I'll just have to wait and pray.
Was going all the way up to Canada worth it? I don't live that far from the border so the answer is definitely yes. But if I lived in Florida or Texas, I would probably have waited for BHphoto.
I was thinking that maybe using an ND filter instead of the UV might solve the problem. I also keep a UV on all the time, but I was warned not to use it for some things. Sometimes it might be necessary to prepare ahead of time and swap out the UV for the ND, or a Polarizing filter, or even just plain glass.
I agree that it is pretty dumb to blank out part of the monitor while shooting video. I mean really. What is the point of that?
If I was shooting in a studio or I had a crew, I would probably shoot with an HDMI cable attached and watch the results on a larger monitor. But some people run and gun and just can't do that.
Anyway, just out of curiosity, when using the 12-35, what focal length were you actually using? Did you shoot any photographs to see how they looked?
Edit: Another question.... Why such a high ISO? I don't know a lot about ISO, but what I do know indicates that the higher you go, the more noise you are likely to get. So in the case of Christmas lights, why go higher than 200? Maybe you would not have had to stop it down as much? Unless you needed to in order to widen the DOF?

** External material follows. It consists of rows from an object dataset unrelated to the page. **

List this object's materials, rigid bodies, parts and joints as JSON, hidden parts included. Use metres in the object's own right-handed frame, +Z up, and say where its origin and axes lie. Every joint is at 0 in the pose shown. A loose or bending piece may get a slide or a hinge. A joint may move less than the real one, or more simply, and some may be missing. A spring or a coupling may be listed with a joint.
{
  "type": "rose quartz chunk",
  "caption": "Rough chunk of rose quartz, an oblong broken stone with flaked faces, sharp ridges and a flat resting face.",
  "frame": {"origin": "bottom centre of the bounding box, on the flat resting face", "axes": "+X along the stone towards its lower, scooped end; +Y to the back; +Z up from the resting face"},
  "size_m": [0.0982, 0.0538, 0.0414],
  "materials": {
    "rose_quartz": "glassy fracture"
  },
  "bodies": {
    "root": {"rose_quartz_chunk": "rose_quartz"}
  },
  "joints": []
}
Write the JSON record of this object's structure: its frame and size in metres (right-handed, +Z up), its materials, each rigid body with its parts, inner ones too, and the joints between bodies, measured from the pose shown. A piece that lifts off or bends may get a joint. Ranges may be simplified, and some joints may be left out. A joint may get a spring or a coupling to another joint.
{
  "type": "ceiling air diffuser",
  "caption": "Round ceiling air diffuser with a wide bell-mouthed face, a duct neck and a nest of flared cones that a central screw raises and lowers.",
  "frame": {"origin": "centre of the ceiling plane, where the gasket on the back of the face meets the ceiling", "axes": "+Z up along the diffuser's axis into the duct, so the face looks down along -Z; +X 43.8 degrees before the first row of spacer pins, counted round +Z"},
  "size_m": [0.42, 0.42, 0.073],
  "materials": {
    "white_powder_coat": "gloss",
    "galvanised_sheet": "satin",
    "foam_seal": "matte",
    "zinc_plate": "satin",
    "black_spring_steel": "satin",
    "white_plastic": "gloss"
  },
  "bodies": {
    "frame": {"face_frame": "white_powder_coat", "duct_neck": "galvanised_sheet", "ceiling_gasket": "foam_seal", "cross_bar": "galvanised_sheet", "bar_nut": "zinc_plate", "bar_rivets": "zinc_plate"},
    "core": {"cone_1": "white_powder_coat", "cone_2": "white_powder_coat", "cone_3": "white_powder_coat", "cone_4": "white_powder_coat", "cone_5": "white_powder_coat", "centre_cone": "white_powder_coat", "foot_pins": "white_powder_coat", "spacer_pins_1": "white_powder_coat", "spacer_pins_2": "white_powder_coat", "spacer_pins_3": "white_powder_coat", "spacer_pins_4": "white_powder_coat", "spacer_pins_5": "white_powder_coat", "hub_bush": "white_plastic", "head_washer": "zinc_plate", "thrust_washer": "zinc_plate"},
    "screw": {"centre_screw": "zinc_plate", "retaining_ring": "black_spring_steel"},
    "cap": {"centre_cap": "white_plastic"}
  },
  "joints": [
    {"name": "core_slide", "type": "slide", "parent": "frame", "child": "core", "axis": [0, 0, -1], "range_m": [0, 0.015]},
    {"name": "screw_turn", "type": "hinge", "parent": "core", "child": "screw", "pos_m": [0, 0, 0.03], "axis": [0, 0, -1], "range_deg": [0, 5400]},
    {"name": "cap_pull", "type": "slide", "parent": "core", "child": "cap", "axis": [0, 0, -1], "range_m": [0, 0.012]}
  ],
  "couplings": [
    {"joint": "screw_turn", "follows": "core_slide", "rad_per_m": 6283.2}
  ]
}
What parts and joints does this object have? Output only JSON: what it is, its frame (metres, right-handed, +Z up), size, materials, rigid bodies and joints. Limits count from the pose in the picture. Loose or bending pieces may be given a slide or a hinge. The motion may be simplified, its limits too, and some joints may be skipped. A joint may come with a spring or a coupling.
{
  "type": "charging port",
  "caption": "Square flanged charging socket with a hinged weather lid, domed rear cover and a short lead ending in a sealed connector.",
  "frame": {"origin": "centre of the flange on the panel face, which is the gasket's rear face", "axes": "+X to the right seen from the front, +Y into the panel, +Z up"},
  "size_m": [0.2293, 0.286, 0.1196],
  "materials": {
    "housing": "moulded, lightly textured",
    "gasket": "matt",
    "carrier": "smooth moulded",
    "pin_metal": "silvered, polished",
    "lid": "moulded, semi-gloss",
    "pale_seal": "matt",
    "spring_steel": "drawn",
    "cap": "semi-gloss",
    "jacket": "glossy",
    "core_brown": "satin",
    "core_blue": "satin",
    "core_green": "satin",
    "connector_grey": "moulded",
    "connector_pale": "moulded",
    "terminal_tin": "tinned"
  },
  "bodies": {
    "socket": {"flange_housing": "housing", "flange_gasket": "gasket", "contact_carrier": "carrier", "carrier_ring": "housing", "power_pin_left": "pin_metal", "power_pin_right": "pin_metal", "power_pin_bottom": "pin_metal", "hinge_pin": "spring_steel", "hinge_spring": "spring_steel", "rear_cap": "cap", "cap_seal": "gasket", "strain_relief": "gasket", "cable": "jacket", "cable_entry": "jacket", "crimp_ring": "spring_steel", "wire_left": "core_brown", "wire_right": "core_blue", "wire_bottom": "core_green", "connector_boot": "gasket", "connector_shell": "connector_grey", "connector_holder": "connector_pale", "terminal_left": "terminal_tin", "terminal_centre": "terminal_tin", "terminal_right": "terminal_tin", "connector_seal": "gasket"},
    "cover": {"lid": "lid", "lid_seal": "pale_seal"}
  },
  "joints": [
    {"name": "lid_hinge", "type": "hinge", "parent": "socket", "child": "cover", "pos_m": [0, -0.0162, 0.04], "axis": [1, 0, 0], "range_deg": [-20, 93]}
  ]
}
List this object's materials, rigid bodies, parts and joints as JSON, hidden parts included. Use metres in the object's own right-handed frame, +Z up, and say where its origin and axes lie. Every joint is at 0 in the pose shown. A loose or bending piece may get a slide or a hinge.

I have a great collection of photographs that show me the various errors I made on my vacation while practising with the GH3. I have some where I should have increased the ISO to accomplish the task, and didn't realize it at the time. I am analyzing each one in order to understand the camera better and shooting photographs in general. This one was taken on a cloudy day and I didn't get as wide a DOF as I intended because I couldn't stop it down enough and still get enough light. Increasing the ISO would have allowed me just that extra 1/2" I needed, I think. Look closely and you will see that not quite enough of the flower is in focus. So that's why I ask about ISO.